◆ Material for this task
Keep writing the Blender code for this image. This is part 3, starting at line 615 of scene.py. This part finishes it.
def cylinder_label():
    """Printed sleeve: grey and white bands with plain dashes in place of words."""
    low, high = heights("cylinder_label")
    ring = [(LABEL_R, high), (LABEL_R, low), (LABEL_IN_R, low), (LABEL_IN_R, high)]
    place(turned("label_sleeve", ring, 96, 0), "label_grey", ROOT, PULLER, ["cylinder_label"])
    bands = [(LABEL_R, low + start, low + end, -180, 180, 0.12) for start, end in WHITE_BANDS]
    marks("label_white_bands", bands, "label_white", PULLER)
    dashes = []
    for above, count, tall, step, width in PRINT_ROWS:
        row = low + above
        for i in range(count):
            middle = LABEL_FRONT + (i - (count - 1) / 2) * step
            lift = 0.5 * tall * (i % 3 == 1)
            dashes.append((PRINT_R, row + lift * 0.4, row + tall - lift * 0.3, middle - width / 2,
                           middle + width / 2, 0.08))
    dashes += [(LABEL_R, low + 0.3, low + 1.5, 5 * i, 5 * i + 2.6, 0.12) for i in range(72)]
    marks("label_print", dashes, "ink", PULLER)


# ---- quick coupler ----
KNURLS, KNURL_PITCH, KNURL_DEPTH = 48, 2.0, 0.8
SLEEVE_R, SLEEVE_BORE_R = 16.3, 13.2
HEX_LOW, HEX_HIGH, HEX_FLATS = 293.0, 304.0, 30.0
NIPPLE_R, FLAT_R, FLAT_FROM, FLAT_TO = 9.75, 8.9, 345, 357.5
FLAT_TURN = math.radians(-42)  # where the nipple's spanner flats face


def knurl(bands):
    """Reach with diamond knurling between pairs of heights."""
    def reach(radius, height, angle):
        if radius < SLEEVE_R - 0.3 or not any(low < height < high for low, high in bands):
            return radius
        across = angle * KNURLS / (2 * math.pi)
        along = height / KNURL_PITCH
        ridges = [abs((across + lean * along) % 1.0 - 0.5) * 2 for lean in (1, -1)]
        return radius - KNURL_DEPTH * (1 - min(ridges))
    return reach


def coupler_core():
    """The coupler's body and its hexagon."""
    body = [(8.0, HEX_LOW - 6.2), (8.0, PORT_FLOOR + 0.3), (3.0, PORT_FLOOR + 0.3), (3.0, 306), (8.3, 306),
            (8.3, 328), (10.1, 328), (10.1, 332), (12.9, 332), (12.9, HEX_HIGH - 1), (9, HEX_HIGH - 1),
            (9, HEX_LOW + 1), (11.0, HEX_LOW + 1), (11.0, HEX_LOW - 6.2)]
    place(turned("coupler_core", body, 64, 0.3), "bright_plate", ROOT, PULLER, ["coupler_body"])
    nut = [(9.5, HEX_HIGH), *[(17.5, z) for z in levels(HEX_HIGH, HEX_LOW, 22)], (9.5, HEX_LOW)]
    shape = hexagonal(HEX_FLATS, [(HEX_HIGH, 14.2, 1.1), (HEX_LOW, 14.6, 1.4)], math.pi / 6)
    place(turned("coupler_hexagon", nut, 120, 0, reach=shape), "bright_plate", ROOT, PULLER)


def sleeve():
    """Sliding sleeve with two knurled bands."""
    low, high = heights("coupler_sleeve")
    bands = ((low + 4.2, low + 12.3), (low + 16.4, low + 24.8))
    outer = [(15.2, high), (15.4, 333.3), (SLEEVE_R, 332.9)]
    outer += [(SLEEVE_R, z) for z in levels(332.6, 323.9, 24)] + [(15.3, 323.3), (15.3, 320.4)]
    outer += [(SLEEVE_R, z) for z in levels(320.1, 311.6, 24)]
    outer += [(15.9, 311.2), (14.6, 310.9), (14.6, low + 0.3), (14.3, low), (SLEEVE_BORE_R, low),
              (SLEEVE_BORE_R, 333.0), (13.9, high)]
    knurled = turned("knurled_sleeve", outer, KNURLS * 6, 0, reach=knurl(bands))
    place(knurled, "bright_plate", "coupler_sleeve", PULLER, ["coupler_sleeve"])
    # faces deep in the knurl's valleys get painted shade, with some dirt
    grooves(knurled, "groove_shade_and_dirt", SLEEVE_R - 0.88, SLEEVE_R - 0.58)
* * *
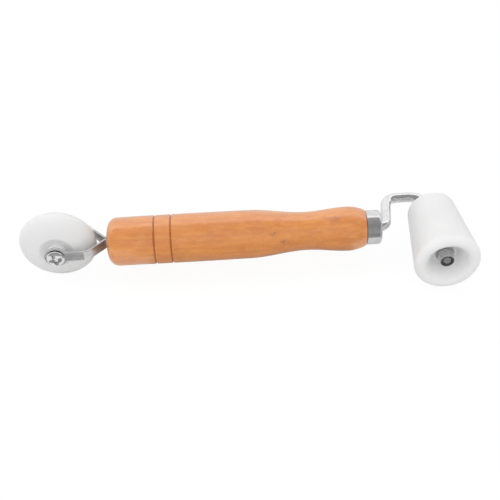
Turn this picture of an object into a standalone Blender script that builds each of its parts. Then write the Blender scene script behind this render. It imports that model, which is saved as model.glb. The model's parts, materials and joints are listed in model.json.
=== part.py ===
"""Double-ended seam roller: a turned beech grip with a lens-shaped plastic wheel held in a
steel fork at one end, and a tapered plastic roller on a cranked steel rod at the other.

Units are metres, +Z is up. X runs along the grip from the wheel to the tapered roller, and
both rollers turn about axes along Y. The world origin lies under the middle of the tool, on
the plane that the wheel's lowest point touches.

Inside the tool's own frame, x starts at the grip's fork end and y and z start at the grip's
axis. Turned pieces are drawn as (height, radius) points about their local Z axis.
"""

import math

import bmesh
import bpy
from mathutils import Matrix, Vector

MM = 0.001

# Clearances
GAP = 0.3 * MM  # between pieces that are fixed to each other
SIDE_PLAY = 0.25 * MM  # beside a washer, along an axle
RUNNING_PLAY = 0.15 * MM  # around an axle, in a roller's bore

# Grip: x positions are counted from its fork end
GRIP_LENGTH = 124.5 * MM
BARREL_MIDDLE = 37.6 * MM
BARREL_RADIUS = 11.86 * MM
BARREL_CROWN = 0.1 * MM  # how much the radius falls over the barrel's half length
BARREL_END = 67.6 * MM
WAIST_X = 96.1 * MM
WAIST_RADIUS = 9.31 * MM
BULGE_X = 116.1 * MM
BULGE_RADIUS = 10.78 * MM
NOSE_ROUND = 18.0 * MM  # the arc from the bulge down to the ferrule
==
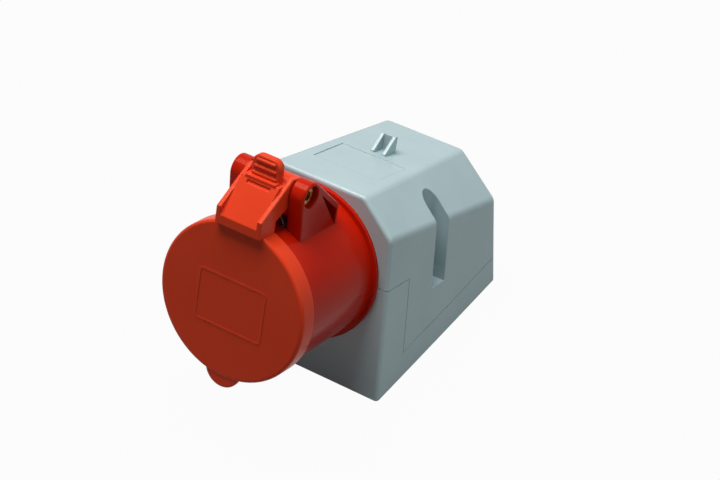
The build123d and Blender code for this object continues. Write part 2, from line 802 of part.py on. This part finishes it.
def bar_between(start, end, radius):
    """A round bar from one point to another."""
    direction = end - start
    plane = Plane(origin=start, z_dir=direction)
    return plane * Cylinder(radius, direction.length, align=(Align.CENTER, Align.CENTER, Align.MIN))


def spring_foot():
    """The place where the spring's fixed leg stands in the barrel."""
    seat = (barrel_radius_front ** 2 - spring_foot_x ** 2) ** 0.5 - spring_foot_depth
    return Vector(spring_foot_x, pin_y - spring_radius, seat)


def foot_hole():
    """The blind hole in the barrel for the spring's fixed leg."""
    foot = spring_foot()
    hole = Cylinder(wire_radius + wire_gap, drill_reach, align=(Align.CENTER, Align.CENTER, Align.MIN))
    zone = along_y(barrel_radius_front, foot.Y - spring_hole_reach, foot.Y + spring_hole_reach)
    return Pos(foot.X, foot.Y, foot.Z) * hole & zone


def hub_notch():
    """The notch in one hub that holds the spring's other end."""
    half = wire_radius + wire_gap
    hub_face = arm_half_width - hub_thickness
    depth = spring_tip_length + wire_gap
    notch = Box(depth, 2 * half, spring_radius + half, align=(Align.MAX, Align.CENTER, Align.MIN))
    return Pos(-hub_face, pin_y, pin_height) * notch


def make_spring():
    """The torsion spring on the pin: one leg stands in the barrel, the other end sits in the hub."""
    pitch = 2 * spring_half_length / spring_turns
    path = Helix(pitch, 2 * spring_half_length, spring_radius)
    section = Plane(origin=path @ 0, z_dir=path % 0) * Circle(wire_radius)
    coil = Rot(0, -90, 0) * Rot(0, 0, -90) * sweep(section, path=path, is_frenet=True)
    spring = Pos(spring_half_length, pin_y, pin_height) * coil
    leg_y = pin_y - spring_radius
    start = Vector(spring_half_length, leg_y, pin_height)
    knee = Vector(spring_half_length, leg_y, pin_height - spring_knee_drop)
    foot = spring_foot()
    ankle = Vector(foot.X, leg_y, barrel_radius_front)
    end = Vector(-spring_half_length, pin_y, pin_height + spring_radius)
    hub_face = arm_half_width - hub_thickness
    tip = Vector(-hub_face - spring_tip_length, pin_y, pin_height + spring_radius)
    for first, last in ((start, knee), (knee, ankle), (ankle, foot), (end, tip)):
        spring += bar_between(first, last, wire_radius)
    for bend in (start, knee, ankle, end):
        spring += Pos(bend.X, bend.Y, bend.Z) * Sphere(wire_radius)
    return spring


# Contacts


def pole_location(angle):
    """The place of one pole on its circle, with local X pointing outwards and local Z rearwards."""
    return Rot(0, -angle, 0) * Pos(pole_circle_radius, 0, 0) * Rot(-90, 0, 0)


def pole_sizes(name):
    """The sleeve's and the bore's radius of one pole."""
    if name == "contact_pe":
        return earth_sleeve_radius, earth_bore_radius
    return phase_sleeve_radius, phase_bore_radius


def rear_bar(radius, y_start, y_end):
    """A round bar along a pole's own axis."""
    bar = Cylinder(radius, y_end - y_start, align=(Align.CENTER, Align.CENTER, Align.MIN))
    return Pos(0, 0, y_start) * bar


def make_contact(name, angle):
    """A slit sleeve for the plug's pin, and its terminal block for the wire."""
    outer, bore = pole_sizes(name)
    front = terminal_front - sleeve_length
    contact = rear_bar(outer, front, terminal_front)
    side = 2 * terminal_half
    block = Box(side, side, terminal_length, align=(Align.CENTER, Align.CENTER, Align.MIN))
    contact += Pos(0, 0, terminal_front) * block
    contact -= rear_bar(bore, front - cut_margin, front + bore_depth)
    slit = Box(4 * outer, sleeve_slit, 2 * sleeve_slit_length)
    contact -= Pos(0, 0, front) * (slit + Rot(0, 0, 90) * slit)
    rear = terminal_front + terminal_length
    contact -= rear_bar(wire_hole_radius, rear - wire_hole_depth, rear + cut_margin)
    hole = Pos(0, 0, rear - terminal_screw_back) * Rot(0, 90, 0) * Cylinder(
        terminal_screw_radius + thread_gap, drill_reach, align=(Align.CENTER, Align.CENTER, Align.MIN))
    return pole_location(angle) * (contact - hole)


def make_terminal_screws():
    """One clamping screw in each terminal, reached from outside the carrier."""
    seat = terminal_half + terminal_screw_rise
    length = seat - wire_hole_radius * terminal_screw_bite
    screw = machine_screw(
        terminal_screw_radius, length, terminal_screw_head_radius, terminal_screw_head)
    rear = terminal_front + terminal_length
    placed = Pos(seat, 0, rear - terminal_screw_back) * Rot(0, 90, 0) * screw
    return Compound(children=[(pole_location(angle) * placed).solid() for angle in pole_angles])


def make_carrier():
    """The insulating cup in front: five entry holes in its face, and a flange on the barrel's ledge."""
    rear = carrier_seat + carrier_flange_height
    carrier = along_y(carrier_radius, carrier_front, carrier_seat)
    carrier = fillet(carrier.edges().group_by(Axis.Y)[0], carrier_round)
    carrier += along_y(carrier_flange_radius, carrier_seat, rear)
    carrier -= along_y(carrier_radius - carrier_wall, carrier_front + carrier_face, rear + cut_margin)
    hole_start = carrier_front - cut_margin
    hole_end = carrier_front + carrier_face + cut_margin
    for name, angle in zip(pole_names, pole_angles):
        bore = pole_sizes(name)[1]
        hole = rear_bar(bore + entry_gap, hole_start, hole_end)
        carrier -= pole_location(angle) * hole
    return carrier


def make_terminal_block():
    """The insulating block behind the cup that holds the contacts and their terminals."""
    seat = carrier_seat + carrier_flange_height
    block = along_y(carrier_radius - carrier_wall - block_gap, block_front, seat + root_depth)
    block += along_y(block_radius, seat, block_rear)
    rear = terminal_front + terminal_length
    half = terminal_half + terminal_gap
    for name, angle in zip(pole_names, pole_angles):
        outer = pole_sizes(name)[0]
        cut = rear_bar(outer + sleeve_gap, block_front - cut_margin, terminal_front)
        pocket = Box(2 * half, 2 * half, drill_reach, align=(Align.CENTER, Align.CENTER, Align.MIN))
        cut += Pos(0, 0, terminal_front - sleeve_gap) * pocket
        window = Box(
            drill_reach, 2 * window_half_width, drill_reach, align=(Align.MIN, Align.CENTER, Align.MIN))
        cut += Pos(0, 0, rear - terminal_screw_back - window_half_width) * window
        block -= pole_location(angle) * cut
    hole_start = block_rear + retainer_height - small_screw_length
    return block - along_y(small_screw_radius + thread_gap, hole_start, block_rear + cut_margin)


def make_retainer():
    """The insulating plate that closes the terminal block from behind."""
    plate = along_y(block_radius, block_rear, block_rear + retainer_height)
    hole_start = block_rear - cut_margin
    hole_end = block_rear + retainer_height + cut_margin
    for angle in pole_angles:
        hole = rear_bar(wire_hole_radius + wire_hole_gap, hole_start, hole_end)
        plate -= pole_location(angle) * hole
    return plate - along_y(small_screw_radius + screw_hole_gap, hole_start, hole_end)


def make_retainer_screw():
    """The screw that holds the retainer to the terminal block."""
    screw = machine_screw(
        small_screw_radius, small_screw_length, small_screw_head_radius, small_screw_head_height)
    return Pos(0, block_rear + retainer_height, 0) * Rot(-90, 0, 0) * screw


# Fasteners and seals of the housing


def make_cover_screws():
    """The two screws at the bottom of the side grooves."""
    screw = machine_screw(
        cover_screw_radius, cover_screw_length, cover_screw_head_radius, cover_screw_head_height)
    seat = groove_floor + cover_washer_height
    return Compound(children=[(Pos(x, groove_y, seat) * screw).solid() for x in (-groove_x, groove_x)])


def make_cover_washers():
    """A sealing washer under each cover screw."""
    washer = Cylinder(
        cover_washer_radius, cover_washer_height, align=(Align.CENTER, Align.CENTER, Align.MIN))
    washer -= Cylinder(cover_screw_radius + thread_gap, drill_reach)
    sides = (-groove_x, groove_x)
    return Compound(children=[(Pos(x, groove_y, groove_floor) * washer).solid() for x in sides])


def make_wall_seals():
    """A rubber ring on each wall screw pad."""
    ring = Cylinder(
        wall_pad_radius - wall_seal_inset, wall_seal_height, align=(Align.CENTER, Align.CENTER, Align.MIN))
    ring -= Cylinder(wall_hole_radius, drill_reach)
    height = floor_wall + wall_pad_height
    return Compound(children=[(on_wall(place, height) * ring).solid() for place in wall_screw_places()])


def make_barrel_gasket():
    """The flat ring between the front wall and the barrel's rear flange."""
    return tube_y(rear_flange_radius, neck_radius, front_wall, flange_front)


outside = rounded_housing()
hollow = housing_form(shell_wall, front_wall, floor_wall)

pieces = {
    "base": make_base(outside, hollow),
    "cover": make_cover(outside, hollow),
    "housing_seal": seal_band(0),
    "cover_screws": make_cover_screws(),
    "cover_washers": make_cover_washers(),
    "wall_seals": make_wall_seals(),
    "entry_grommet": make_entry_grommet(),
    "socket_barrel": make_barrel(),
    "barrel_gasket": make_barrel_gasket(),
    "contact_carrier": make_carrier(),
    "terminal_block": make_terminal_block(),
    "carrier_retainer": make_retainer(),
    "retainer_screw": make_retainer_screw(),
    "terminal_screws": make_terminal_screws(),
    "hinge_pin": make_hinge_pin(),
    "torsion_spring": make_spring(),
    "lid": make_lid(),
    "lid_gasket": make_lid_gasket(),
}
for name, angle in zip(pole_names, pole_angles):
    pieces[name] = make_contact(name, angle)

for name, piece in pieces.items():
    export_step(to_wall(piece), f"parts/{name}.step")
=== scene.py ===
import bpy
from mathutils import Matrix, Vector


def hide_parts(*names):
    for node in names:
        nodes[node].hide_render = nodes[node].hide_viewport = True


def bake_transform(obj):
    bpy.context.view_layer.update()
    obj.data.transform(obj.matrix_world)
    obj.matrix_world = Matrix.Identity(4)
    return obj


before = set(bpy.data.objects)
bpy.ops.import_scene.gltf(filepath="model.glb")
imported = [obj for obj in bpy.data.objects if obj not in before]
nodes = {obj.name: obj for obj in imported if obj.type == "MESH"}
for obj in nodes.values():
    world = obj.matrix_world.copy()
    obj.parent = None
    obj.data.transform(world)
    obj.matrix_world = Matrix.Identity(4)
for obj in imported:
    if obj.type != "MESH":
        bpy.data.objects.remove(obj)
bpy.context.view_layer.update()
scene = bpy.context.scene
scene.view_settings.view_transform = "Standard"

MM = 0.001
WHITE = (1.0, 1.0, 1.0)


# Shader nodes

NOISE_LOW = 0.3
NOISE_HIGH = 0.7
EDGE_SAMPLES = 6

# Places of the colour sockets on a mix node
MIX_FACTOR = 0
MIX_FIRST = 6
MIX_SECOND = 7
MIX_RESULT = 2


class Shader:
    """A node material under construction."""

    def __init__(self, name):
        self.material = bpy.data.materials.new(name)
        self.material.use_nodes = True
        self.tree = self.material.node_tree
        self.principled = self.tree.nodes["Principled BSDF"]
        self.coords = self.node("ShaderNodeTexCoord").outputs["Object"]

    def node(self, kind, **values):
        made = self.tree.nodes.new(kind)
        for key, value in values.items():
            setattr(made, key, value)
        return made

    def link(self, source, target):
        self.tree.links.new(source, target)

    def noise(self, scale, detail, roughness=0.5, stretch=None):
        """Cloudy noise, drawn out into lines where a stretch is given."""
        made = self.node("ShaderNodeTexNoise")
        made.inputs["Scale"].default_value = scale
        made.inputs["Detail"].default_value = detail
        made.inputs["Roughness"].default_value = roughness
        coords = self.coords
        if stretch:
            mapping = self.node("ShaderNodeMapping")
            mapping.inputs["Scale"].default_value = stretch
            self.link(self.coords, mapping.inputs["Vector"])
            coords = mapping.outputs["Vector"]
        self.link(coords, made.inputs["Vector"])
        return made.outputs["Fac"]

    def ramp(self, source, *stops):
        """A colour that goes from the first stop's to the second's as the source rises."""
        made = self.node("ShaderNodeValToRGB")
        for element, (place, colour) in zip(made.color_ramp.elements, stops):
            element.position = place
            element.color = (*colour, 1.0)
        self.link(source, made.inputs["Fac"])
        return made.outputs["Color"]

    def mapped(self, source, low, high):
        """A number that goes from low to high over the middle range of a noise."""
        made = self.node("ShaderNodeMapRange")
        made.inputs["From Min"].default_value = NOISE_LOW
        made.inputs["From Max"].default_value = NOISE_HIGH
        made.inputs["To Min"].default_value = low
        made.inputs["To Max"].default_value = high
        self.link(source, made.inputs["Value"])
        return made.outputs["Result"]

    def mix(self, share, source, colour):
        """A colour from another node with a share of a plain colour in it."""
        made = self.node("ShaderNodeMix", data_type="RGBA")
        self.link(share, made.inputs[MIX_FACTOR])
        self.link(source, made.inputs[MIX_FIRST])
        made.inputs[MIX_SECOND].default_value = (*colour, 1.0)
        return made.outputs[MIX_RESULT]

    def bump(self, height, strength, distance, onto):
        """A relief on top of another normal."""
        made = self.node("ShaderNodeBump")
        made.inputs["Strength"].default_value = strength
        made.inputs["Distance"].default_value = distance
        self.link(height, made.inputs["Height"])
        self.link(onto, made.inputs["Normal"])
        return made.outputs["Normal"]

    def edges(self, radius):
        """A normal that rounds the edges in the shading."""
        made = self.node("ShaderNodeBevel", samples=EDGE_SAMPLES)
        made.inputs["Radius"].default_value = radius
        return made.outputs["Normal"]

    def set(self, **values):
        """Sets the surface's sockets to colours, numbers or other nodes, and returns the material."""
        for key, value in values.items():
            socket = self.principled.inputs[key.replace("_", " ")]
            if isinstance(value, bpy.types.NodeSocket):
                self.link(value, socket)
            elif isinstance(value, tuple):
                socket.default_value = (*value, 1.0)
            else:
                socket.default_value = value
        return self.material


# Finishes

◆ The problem
Extract, word for word, the line containing "outside = rounded_housing()", the line containing "world = obj.matrix_world.copy()", and every line between them.

◆ Exercise result
outside = rounded_housing()
hollow = housing_form(shell_wall, front_wall, floor_wall)

pieces = {
    "base": make_base(outside, hollow),
    "cover": make_cover(outside, hollow),
    "housing_seal": seal_band(0),
    "cover_screws": make_cover_screws(),
    "cover_washers": make_cover_washers(),
    "wall_seals": make_wall_seals(),
    "entry_grommet": make_entry_grommet(),
    "socket_barrel": make_barrel(),
    "barrel_gasket": make_barrel_gasket(),
    "contact_carrier": make_carrier(),
    "terminal_block": make_terminal_block(),
    "carrier_retainer": make_retainer(),
    "retainer_screw": make_retainer_screw(),
    "terminal_screws": make_terminal_screws(),
    "hinge_pin": make_hinge_pin(),
    "torsion_spring": make_spring(),
    "lid": make_lid(),
    "lid_gasket": make_lid_gasket(),
}
for name, angle in zip(pole_names, pole_angles):
    pieces[name] = make_contact(name, angle)

for name, piece in pieces.items():
    export_step(to_wall(piece), f"parts/{name}.step")
=== scene.py ===
import bpy
from mathutils import Matrix, Vector


def hide_parts(*names):
    for node in names:
        nodes[node].hide_render = nodes[node].hide_viewport = True


def bake_transform(obj):
    bpy.context.view_layer.update()
    obj.data.transform(obj.matrix_world)
    obj.matrix_world = Matrix.Identity(4)
    return obj


before = set(bpy.data.objects)
bpy.ops.import_scene.gltf(filepath="model.glb")
imported = [obj for obj in bpy.data.objects if obj not in before]
nodes = {obj.name: obj for obj in imported if obj.type == "MESH"}
for obj in nodes.values():
    world = obj.matrix_world.copy()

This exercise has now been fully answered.